Comentário de 2 Tessalonicenses 1.11
Por João Calvino
“Por isso também rogamos sempre por vós, para que o nosso Deus vos faça dignos da sua vocação, e cumpra todo o desejo da sua bondade, e a obra da fé com poder;” (2 Tessalonicenses 1.11)
“Por isso também rogamos sempre por vós”. A fim de que saibam que precisam da ajuda contínua de Deus, Paulo declara que ora em seu favor. Quando diz: “por isso”, ele quer dizer: para que alcançassem esse alvo final da sua jornada, como se mostra a partir do contexto imediato: e cumpra todo o desejo da sua boa vontade, etc. Contudo, parece que o que ele mencionou antes era desnecessário, pois Deus já lhes havia feito dignos do seu chamado. Porém, ele fala quanto ao fim ou consumação, a qual depende da perseverança. Pois, como estamos sujeitos a recuar, nosso chamado mais cedo ou mais tarde infalivelmente se mostraria, até onde nos diz respeito, ser vão, se Deus não o confirmasse. Por isso, é dito que ele nos faz dignos, quando nos conduz até o alvo em que miramos.

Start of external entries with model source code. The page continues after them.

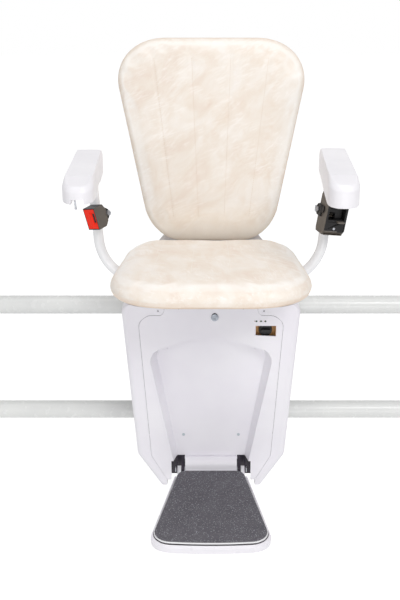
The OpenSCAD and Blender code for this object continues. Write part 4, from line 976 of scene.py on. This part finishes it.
# CAD nodes that keep their shape, and those that are dressed with the width of their broken edges
PAINTED = {
    "rail": ("upper_rail_tube", "lower_rail_tube"),
    "rack": ("gear_rack", "drive_pinion"),
    "zinc": ("roller_axles", "swivel_bearing", "footrest_hinge_pins", "seat_hinge_pins", "armrest_pins",
             "toggle_lever"),
    "rubber": ("guide_roller_left", "guide_roller_right", "load_roller_left", "load_roller_right",
               "keeper_roller_left", "keeper_roller_right", "seat_buffers"),
    "chassis": ("drive_motor", "seat_post"),
    "board": ("control_board",),
    "black": ("belt_spool",),
    "paint": ("arm_tube_left", "arm_tube_right"),
    "lamp_red": ("indicator_lamps",),
    "lock": ("key_cylinder", "key_lock"),
    "cover": ("cover_screws",),
}
DRESSED = (
    ("wall_bracket_left", "rail", 1.5), ("wall_bracket_right", "rail", 1.5),
    ("chassis_plate", "chassis", 0.8), ("guide_roller_forks", "zinc", 0.5),
    ("gearbox", "cast", 2), ("battery_left", "black", 3),
    ("battery_right", "black", 3), ("post_bracket", "chassis", 1), ("swivel_hub", "chassis", 1.5),
    ("seat_frame", "chassis", 1), ("back_bracket", "paint", 1.5), ("backrest_shell", "cover", 3),
    ("seat_pan", "cover", 2), ("seat_hinge_ears", "zinc", 0.4), ("switch_plate", "tan", 0.3),
    ("switch_knob", "black", 1.5), ("footrest_hangers", "plum_painted_shade", 1.2), ("footrest_plate", "paint", 0.6),
    ("footrest_mat", "mat", 0.6), ("safety_pan", "pan", 0.6), ("swivel_lever", "black", 1.2),
    ("belt_anchors", "zinc", 0.6), ("front_cover", "cover", 1.2), ("side_cover_left", "cover", 1.2),
    ("side_cover_right", "cover", 1.2),
)
WARPS = {"seat_frame": frame_shape, "seat_pan": tray_shape, "safety_pan": pan_shape,
         "front_cover": cover_shape, "side_cover_left": cover_shape, "side_cover_right": cover_shape}

for mat, nodes in PAINTED.items():
    for node in nodes:
        paint(node, mat)
for node, mat, width in DRESSED:
    dressed(node, mat, width, WARPS.get(node))


# Lamps, screws and plugs
LAMP_START, LAMP_RUN = 105.5, 26.5
LAMPS = [LAMP_START + LAMP_RUN * share for share in (0, 0.11, 0.46, 0.62, 0.86, 1)]


def second_of_pair(p):
    """Whether a face belongs to the second lamp of a pair."""
    gaps = [abs(p.center.x / MM - x) for x in LAMPS]
    return gaps.index(min(gaps)) % 2


tint(frame["nodes"]["indicator_lamps"], "lamp_green", second_of_pair)
tint(frame["nodes"]["cover_screws"], "screw_pale", lambda p: p.center.z < -0.1)
for x in (-70, 70):
    peg("seat_plug_%d" % x, (x, -592.5, 301.2), 2.2, 4, "rubber", "seat", Matrix())
for x in (109.4, 120.2, 131):
    peg("lamp_%d" % x, (x, -399, 191.3), 2.2, 3, "lamp_green", "carriage", Matrix())
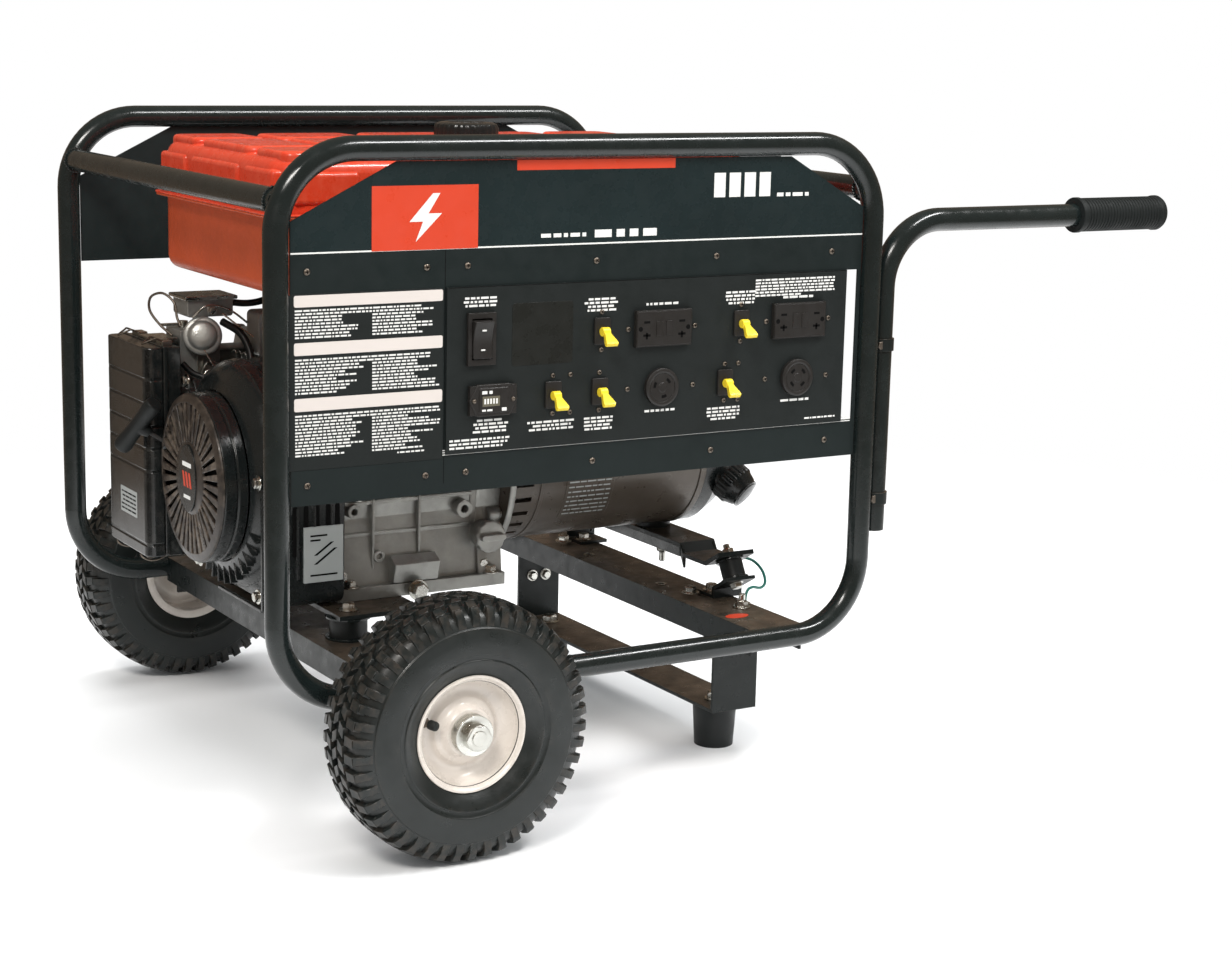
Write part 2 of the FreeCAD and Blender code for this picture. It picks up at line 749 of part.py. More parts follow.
def cylinder_head():
    core = rod((0.0, 0.0, DECK), 46.0, 78.0)
    fins = []
    for row in range(8):
        low = DECK + 4.0 + 9.0 * row
        fins.append(span((-52.0, -51.0, low), (52.0, 51.0, low + 3.0)))
    head = span((-52.0, -51.0, DECK + 76.0), (52.0, 51.0, DECK + 98.0))
    cover = rounded(span((-47.0, -43.0, DECK + 90.0), (47.0, 43.0, DECK + 130.0)), 9.0)
    solid = cut(fuse(core, *fins, head, cover), rod((0.0, 0.0, DECK - 1.0), 38.5, 76.0))
    node("cylinder_head", solid, (CYLINDER_X, S.shaft_y, S.shaft_z), LEAN)


def fan_housing():
    y, z = S.shaft_y, S.shaft_z
    front, back, radius = S.housing_front, S.housing_back, S.housing_radius
    drum = rod((front, y, z), radius, back - front, AXIS_X)
    toe = span((front, y - 126.0, z - radius), (back, y, z))
    hollow = rod((front + 3.0, y, z), radius - 4.0, back - front, AXIS_X)
    toe_hollow = span((front + 3.0, y - 122.0, z - radius + 4.0), (back + 1.0, y, z))
    mouth = rod((front - 1.0, y, z), 100.0, 6.0, AXIS_X)
    node("fan_housing", cut(fuse(drum, toe), hollow, toe_hollow, mouth))


ROPE_EXIT = V(34.0, 400.0, 358.0)
PULL = V(-0.80, 0.25, 0.55).normalize()
GRIP_BAR = V(-0.329, 0.62, -0.76).normalize()
ROPE_LENGTH = 30.0


def along(start, direction, distance):
    return start + direction * distance


def recoil_starter():
    y, z = S.shaft_y, S.shaft_z
    shell = [
        (122.0, 0.0), (122.0, 3.0), (95.0, 3.0), (95.0, 24.0), (S.recoil_radius - 2.0, 32.0),
        (0.0, 32.0), (0.0, 29.5), (86.5, 29.5), (92.5, 23.0), (92.5, 0.0),
    ]
    bowl = put(spun(shell), (S.housing_front, y, z), AXIS_LEFT)
    slots = []
    for step in range(36):
        slot = span((42.0, -2.4, -1.0), (83.0, 2.4, 5.0))
        slots.append(put(group(slot), (0.0, 0.0, 0.0), TURN(Z, 10 * step)))
    grille = put(group(*slots), (S.recoil_face + 4.0, y, z), AXIS_LEFT)
    guide_start = along(ROPE_EXIT, PULL, -14.0)
    guide = rod(tuple(guide_start), 7.5, 14.0, TURN(Z, PULL))
    hole = rod(tuple(along(guide_start, PULL, -2.0)), 2.7, 32.0, TURN(Z, PULL))
    node("recoil_cover", cut(fuse(bowl, guide), grille, hole))
    rope_start = along(ROPE_EXIT, PULL, -8.0)
    rope = rod((0.0, 0.0, 0.0), 2.3, ROPE_LENGTH, TURN(Z, PULL))
    node("starter_rope", rope, tuple(rope_start), TURN(Z, PULL))
    centre = along(rope_start, PULL, ROPE_LENGTH + 14.0)
    ends = along(centre, GRIP_BAR, -39.0)
    bar = rounded(rod(tuple(ends), 11.0, 78.0, TURN(Z, GRIP_BAR)), 4.0, (1, 3))
    throat = cone(tuple(along(centre, PULL, -14.0)), 6.0, 9.0, 12.0, TURN(Z, PULL))
    node("recoil_grip", fuse(bar, throat))


def air_cleaner():
    low, high = (16.0, 412.0, 221.0), (58.4, 545.0, 465.0)
    wall, split = 2.5, 37.0
    for label, keep_from, keep_to in (("air_cleaner_cover", 0.0, split), ("air_cleaner_case", split, 70.0)):
        outer = rounded(span(low, high), 11.0)
        hollow = rounded(span([a + wall for a in low], [b - wall for b in high]), 8.5)
        half = doc.addObject("Part::Common", "half")
        half.Base = cut(outer, hollow)
        half.Tool = span((keep_from, 400.0, 210.0), (keep_to, 560.0, 480.0))
        piece = half
        if label == "air_cleaner_case":
            piece = cut(half, rod((50.0, 478.0, 440.0), 12.0, 12.0, AXIS_X))
        node(label, piece)


def carburettor():
    body = fuse(
        span((74.0, 454.0, 420.0), (122.0, 500.0, 476.0)),
        rod((58.4, 478.0, 440.0), 17.0, 16.0, AXIS_X),
        rod((121.0, 482.0, 440.0), 15.0, 39.0, AXIS_X),
        rod((98.0, 478.0, 396.0), 20.0, 25.0),
    )
    air_way = rod((57.0, 478.0, 440.0), 12.0, 104.0, AXIS_X)
    node("carburettor", cut(body, air_way))
    throttle = fuse(
        rod((0.0, 0.0, 0.0), 6.0, 7.0),
        span((-26.0, -4.0, 2.0), (0.0, 4.0, 4.5)),
    )
    node("throttle_lever", throttle, (90.0, 488.0, 476.2))
    choke = fuse(
        rod((0.0, 0.0, 0.0), 5.0, 6.0, AXIS_BACK),
        span((-3.5, -5.0, -28.0), (3.5, -2.5, 0.0)),
    )
    node("choke_lever", choke, (96.0, 453.8, 452.0))


def muffler():
    low, high, skin = (269.0, 455.0, 395.0), (366.0, 575.0, 515.0), 1.5
    can = cut(
        rounded(span(low, high), 14.0),
        rounded(span([a + skin for a in low], [b - skin for b in high]), 12.5),
    )
    inlet = rod((264.0, 500.0, 420.0), 15.0, 7.0, AXIS_X)
    node("muffler", cut(fuse(can, inlet), rod((262.0, 500.0, 420.0), 12.0, 12.0, AXIS_X)))


def shaft_line():
    """Crankshaft, flywheel and rotor: three pieces that turn together on one axis."""
    y, z = S.shaft_y, S.shaft_z
    small, big = 12.5, S.shaft_radius
    web_z = z - 1.9  # the two webs hang low enough to balance the crankpin
    crank = fuse(
        rod((58.0, y, z), small, 107.0, AXIS_X),
        rod((165.0, y, z), big, 80.0, AXIS_X),
        rod((225.0, y, web_z), 58.0, 20.0, AXIS_X),
        rod((245.0, y, z + 33.0), 16.0, 30.0, AXIS_X),
        rod((275.0, y, web_z), 58.0, 20.0, AXIS_X),
        rod((295.0, y, z), big, 77.0, AXIS_X),
    )
    node("crankshaft", crank)
    wheel = [
        (small, 0.0), (small, 38.0), (30.0, 38.0), (30.0, 14.0), (94.0, 14.0), (94.0, 34.0),
        (106.0, 34.0), (106.0, 0.0),
    ]
    node("flywheel", spun(wheel), (72.0, y, z), AXIS_X)
    armature = fuse(
        rod((372.0, y, z), 15.0, 326.0, AXIS_X),
        rod((400.0, y, z), 84.0, 16.0, AXIS_X),
        rod((460.0, y, z), 62.0, 140.0, AXIS_X),
        rod((626.0, y, z), 24.0, 18.0, AXIS_X),
    )
    node("rotor", armature)


# ---------------------------------------------------------------- alternator


def alternator():
    y, z = S.shaft_y, S.shaft_z
    r = S.barrel_radius
    bell_profile = [
        (60.0, 0.0), (122.0, 0.0), (122.0, 8.0), (r, 8.0), (r, 49.0), (r - 6.0, 49.0),
        (r - 6.0, 8.0), (60.0, 8.0),
    ]
    bell = put(spun(bell_profile), (S.case_back, y, z), AXIS_X)
    vents = []
    for step in range(32):
        vent = span((r - 12.0, -3.2, 14.0), (r + 6.0, 3.2, 42.0))
        vents.append(put(group(vent), (0.0, 0.0, 0.0), TURN(Z, 11.25 * step)))
    node("alternator_adapter", cut(bell, put(group(*vents), (S.case_back, y, z), AXIS_X)))
    long = S.barrel_end - S.barrel_start
    barrel = [
        (r - 5.0, 0.0), (r, 0.0), (r, long), (r - 5.0, long), (r - 5.0, 180.0), (64.0, 180.0),
        (64.0, 44.0), (r - 5.0, 44.0),
    ]
    node("stator_barrel", spun(barrel), (S.barrel_start, y, z), AXIS_X)
    cover = [
        (r, 0.0), (r, 18.0), (92.0, 38.0), (70.0, 52.0), (15.06, 52.0), (15.06, 36.0), (30.0, 36.0),
        (30.0, 47.0), (66.0, 47.0), (88.0, 35.0), (98.0, 16.0), (98.0, 0.0),
    ]
    shell = put(spun(cover), (S.barrel_end, y, z), AXIS_X)
    outlet_way = V(0.42, -0.72, -0.55).normalize()
    outlet = cut(
        rod((672.0, 246.0, 312.0), 19.0, 62.0, TURN(Z, outlet_way)),
        rod((640.0, y, z), 90.0, 45.0, AXIS_X),
        rod((684.0, y, z), 84.0, 6.0, AXIS_X),
    )
    node("end_cover", fuse(shell, outlet))


# ---------------------------------------------------------------- handles


def handle_tube(radius, shorten):
    bend, arm, foot = S.handle_bend, S.handle_arm, S.handle_foot
    return fuse(
        rod((0.0, 0.0, foot - shorten), radius, arm - bend - foot + shorten),
        elbow((bend, 0.0, arm - bend), bend, radius, -X, Z),
        rod((bend, 0.0, arm), radius, S.grip_end - S.grip_rim - bend + shorten, AXIS_X),
    )


def handles():
    wall = 1.8
    folded = TURN(Z, -90)
    rows = (("front", S.handle_y, 0.0, UPRIGHT), ("rear", S.loop_gap - S.handle_y, -S.handle_stagger, folded))
    for side, y, drop, turn in rows:
        tube = cut(handle_tube(S.handle_radius, 0.0), handle_tube(S.handle_radius - wall, 2.0))
        node(f"{side}_handle", tube, (S.handle_x, y, drop), turn)
        arm, start, rim = S.handle_arm, S.grip_start, S.grip_rim
        sleeve = fuse(
            rod((start, 0.0, arm), S.grip_radius, S.grip_end - start, AXIS_X),
            rod((start, 0.0, arm), S.grip_radius + 1.0, rim, AXIS_X),
        )
        inside = S.grip_end - rim - start + 1.0
        sleeve = cut(sleeve, rod((start - 1.0, 0.0, arm), S.handle_radius, inside, AXIS_X))
        node(f"{side}_grip", sleeve, (S.handle_x, y, drop), turn)


# ---------------------------------------------------------------- hose and wire


def cord(label, points, radius):
    """A round cord of straight runs joined by tangent arcs, each as large as its runs allow."""
    route = [V(*point) for point in points]
    edges, start, total = [], route[0], 0.0
    for before, corner, after in zip(route, route[1:], route[2:]):
        back, ahead = (before - corner), (after - corner)
        trim = 0.45 * min(back.Length, ahead.Length)
        back.normalize()
        ahead.normalize()
        half_turn = (math.pi - back.getAngle(ahead)) / 2
        bend = trim / math.tan(half_turn)
        enter, leave = corner + back * trim, corner + ahead * trim
        inward = (back + ahead).normalize()
        middle = corner + inward * (bend / math.cos(half_turn) - bend)
        edges.append(Part.LineSegment(start, enter).toShape())
        edges.append(Part.Arc(enter, middle, leave).toShape())
        total += (enter - start).Length + bend * half_turn * 2
        print(f"{label}: bend radius {bend:.1f}")
        start = leave
    edges.append(Part.LineSegment(start, route[-1]).toShape())
    total += (route[-1] - start).Length
    path = Part.Wire(edges)
    ring = Part.Wire([Part.Circle(route[0], route[1] - route[0], radius).toShape()])
    solid = path.makePipeShell([ring], True, True)
    print(f"{label}: length {total:.1f}, volume ratio {solid.Volume / (math.pi * radius**2 * total):.4f}")
    piece = doc.addObject("Part::Feature", label)
    piece.Shape = solid
    node(label, piece)


FUEL_HOSE = [
    (195.0, 430.0, 549.0), (195.0, 430.0, 530.0), (181.0, 435.0, 513.0), (156.0, 443.0, 505.0),
    (129.0, 453.0, 508.0), (105.0, 461.0, 500.0), (105.0, 461.0, 476.0),
]
GROUND_WIRE = [
    (663.0, 165.0, 209.4), (680.0, 165.0, 209.4), (690.0, 150.0, 198.0), (685.0, 132.0, 184.0),
    (668.0, 119.0, 181.0), (650.0, 111.0, 188.0), (637.0, 106.0, 184.0), (637.0, 106.0, 169.5),
]


def export():
    doc.recompute()
    failed = [item.Label for item in doc.Objects if {"Invalid", "Error"} & set(item.State)]
    if failed:
        raise RuntimeError(f"these objects failed: {failed}")
    for piece in NODES:
        shape = piece.Shape
        if shape.isNull() or not shape.isValid() or not shape.Solids:
            raise RuntimeError(f"{piece.Label} has no valid solid")
        print(f"{piece.Label}: {len(shape.Solids)} solids, {shape.Volume / 1000:.1f} cm3")
    os.makedirs("parts", exist_ok=True)
    for piece in NODES:
        piece.Shape.exportStep(f"parts/{piece.Label}.step")


frame_loops()
top_crossbars()
channel("engine_channel", S.engine_channel_x, S.engine_channel_width, [(MOUNT_X, y) for y in MOUNT_YS])
channel("alternator_channel", S.rear_channel_x, S.rear_channel_width, [(598.0, 230.0), (598.0, 402.0)])
stand()
rubber_mounts()
brackets()
foot_bracket()
wheels()
axle()
fasteners()
panels()
control_panel()
devices()
panel_screws()
switch_levers()
fuel_tank()
crankcase()
cylinder_head()
fan_housing()
recoil_starter()
air_cleaner()
carburettor()
muffler()
shaft_line()
alternator()
handles()
cord("fuel_hose", FUEL_HOSE, 4.0)
cord("ground_wire", GROUND_WIRE, 1.7)
export()
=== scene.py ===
"""Looks for the portable generator: meshes, materials, light and camera around the CAD frame.

Shapes are written in millimetres from the foot of the front left post (x along the frame, y to the
back, z up) and moved to the frame's own metres by place().
"""

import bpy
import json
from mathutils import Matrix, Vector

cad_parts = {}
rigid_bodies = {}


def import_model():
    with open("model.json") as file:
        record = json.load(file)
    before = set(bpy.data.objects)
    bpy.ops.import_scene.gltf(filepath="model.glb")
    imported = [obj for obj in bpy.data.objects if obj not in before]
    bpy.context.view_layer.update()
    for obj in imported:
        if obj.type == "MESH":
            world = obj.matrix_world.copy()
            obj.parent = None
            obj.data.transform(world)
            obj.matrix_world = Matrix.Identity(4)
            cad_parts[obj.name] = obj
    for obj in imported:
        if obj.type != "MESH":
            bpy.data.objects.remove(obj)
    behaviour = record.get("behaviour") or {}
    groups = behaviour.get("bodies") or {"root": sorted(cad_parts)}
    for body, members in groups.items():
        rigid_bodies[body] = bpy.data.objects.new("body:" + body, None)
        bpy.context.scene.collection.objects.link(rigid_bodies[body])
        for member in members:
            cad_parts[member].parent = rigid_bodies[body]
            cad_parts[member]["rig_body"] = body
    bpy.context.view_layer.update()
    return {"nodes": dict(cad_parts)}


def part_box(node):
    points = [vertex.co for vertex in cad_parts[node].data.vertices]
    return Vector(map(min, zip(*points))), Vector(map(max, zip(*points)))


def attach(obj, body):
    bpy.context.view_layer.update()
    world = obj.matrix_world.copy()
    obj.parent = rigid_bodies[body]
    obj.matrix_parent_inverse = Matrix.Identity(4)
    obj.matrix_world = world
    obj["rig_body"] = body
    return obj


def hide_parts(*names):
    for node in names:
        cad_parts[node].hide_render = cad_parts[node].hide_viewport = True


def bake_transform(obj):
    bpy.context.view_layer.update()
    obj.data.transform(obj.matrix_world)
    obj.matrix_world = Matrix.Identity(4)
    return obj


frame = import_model()

import json
import random
from math import cos, pi, radians, sin, sqrt

import bmesh
import bpy
from mathutils import Matrix, Vector

MM = 0.001
X, Y, Z = Vector((1, 0, 0)), Vector((0, 1, 0)), Vector((0, 0, 1))
TUBE = 12.7
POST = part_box("front_loop")[0] + Vector((TUBE, TUBE, 0)) * MM
POST.z = 0
rng = random.Random(7)


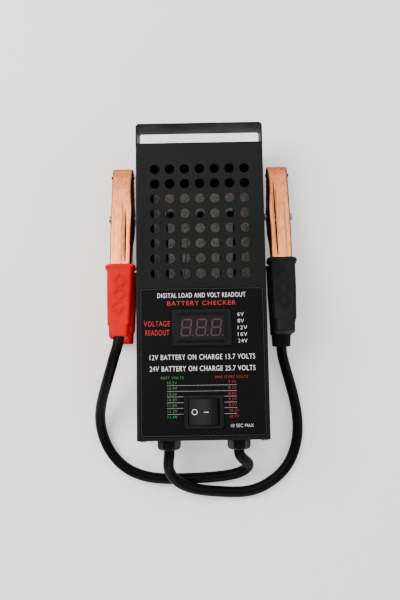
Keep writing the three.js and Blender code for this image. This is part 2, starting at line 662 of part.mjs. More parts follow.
function clamp(label, x, leadOnTop, plastic) {
  const group = new THREE.Group();
  const restZ = CLAMP.spine + CLAMP.sleeve + 0.05;
  group.position.set(x, CLAMP.hingeY, restZ);
  const upper = new THREE.Group();
  upper.rotation.x = -rad(2 * CLAMP.halfAngle);
  const lower = new THREE.Group();
  lower.rotation.y = Math.PI;
  group.add(upper, lower);
  tester.add(group);
  const [leadArm, freeArm] = leadOnTop ? [upper, lower] : [lower, upper];
  const name = (piece) => `clamp_${label}_${piece}`;
  const armOf = (frame) => (frame === upper
    ? clampArm(CLAMP.width, CLAMP.flare)
    : clampArm(CLAMP.innerWidth, CLAMP.innerFlare));
  part(name("lead_arm"), armOf(leadArm), COPPER, leadArm);
  part(name("free_arm"), armOf(freeArm), COPPER, freeArm);
  const { rim, leadEnd, freeEnd } = SLEEVES[label];
  part(name("lead_grip"), gripSleeve(true, rim, leadEnd), plastic, leadArm);
  part(name("free_grip"), gripSleeve(false, rim, freeEnd), plastic, freeArm);
  part(name("hinge_pin"), hingePin(), STEEL, group);
  part(name("spring"), torsionSpring(), STEEL, leadArm);
  part(name("crimp"), crimpBarrel(), BRASS, leadArm);
}

const POSITIVE_X = -68.6;
const NEGATIVE_X = 68.6;
clamp("positive", POSITIVE_X, true, RED_PVC);
clamp("negative", NEGATIVE_X, false, BLACK_PVC);
part("lead_positive", tube(LEADS.positive, LEAD.diameter, 38, 8), RUBBER);
part("lead_negative", tube(LEADS.negative, LEAD.diameter, 36, 8), RUBBER);

const model = new THREE.Group();
model.add(tester);
export default model;
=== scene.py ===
"""A hand-held battery load tester on a pale studio floor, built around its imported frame."""

import json
import math

import bmesh
import bpy
from bpy.props import FloatProperty, FloatVectorProperty, IntProperty, PointerProperty
from mathutils import Matrix, Vector


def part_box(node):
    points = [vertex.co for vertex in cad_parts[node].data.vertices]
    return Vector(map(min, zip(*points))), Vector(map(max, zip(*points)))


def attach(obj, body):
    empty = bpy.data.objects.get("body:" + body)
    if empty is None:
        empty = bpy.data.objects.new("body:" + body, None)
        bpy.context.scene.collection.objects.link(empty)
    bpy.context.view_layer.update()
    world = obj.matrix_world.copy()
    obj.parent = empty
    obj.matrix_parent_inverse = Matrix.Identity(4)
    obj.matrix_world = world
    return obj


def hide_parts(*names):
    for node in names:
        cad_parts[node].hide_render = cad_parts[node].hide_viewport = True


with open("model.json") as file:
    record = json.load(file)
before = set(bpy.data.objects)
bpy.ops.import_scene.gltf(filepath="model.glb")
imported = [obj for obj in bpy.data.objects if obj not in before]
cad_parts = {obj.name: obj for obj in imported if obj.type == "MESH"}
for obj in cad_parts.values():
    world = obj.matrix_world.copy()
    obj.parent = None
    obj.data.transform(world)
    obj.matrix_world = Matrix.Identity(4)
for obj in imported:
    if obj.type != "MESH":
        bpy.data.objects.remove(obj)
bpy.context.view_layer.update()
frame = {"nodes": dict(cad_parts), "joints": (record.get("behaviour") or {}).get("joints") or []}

bl_info = {
    "name": "Battery Load Tester",
    "version": (1, 0, 0),
    "blender": (4, 5, 0),
    "location": "View3D > Sidebar > Load Tester",
    "description": "Builds a steel-cased battery load tester with spring clamps",
    "category": "Object",
}

MM = 0.001
JOINTS = {joint["name"]: joint for joint in frame["joints"]}
CASE_LOW, CASE_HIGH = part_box("front_cover")
CASE_BOTTOM = CASE_LOW.y
PANEL_Z = CASE_HIGH.z
WHITE = (1.0, 1.0, 1.0, 1.0)


def box_centre(node):
    """The middle of a frame node's box."""
    low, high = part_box(node)
    return (low + high) / 2


# ------------------------------------------------------------------ colours and settings
def linear(text):
    """An sRGB hex colour as linear red, green, blue and alpha."""
    channels = [int(text[i:i + 2], 16) / 255 for i in (1, 3, 5)]
    return [c / 12.92 if c <= 0.04045 else ((c + 0.055) / 1.055) ** 2.4 for c in channels] + [1.0]


def colour_property(name, text, description):
    """A colour setting with its default given as sRGB hex."""
    return FloatVectorProperty(
        name=name, description=description, subtype="COLOR", size=4, min=0, max=1,
        default=linear(text),
    )


def length_property(name, value, description):
    """A length setting, with its default given in millimetres."""
    return FloatProperty(
        name=name, description=description, default=value * MM, min=0, unit="LENGTH",
        precision=5,
    )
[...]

“E cumpra”. Paulo chega a uma maravilhosa eminência ao exaltar a graça de Deus, pois, não se contentando com o termo beneplácito, afirma que o mesmo flui da sua bondade – a não ser que, talvez, alguém prefira considerar a beneficência como se originando deste beneplácito, o que equivale à mesma coisa. Quando, porém, somos instruídos de que o propósito gracioso de Deus é a causa da nossa salvação, e que isto tem o seu fundamento na bondade do mesmo Deus, não somos piores do que loucos, se nos aventuramos a atribuir alguma coisa, por menor que seja, aos nossos méritos? Pois as palavras são não pouco enfáticas. Ele poderia ter dito em uma só palavra: para que a vossa fé se cumpra, mas designa isto em termos de beneplácito. Além disso, expressa a ideia ainda mais distintamente, dizendo que Deus era movido por nada mais do que a sua própria bondade, pois não encontra nada em nós além de miséria.
Nem Paulo também atribui à graça de Deus apenas o princípio da nossa salvação, mas todos os aspectos dela. Assim, é posta de lado aquela perspicácia dos sofistas, de que somos, na verdade, antecipados pela graça de Deus, e que ela é ajudada por méritos subsequentes. Paulo, por outro lado, reconhece em todo o progresso da nossa salvação nada além da pura graça de Deus. Como, porém, o beneplácito de Deus já foi cumprido nele, referindo o termo, empregado na sequência, ao efeito que se revela em nós, ele explica o seu significado, quando diz: e a obra da fé. E a chama de obra, em referência a Deus, que opera ou produz a fé em nós – como se tivesse dito: “para que ele complete o edifício da fé que começou”.
Também não é sem um bom motivo que diz “com poder”, pois sugere que o aperfeiçoamento da fé é uma coisa árdua, e uma das maiores dificuldades. Isto também sabemos muito bem pela experiência; e a razão, também, não está longe, se considerarmos quão grande é a nossa fraqueza, quão variados são os obstáculos que nos obstruem de todos os lados, e quão violentos são os assaltos de Satanás. Por isso, a menos que o poder de Deus nos propicie ajuda em grau não ordinário, a fé nunca se elevará até a sua plena estatura. Pois levar a fé até a perfeição em um indivíduo não é tarefa mais fácil do que edificar sobre as águas uma torre que possa pela sua firmeza resistir a todas as tempestades e à fúria dos temporais, e elevar-se acima da altura das nuvens; pois não somos menos fluidos do que a água, e é necessário que a estatura da fé alcance o céu.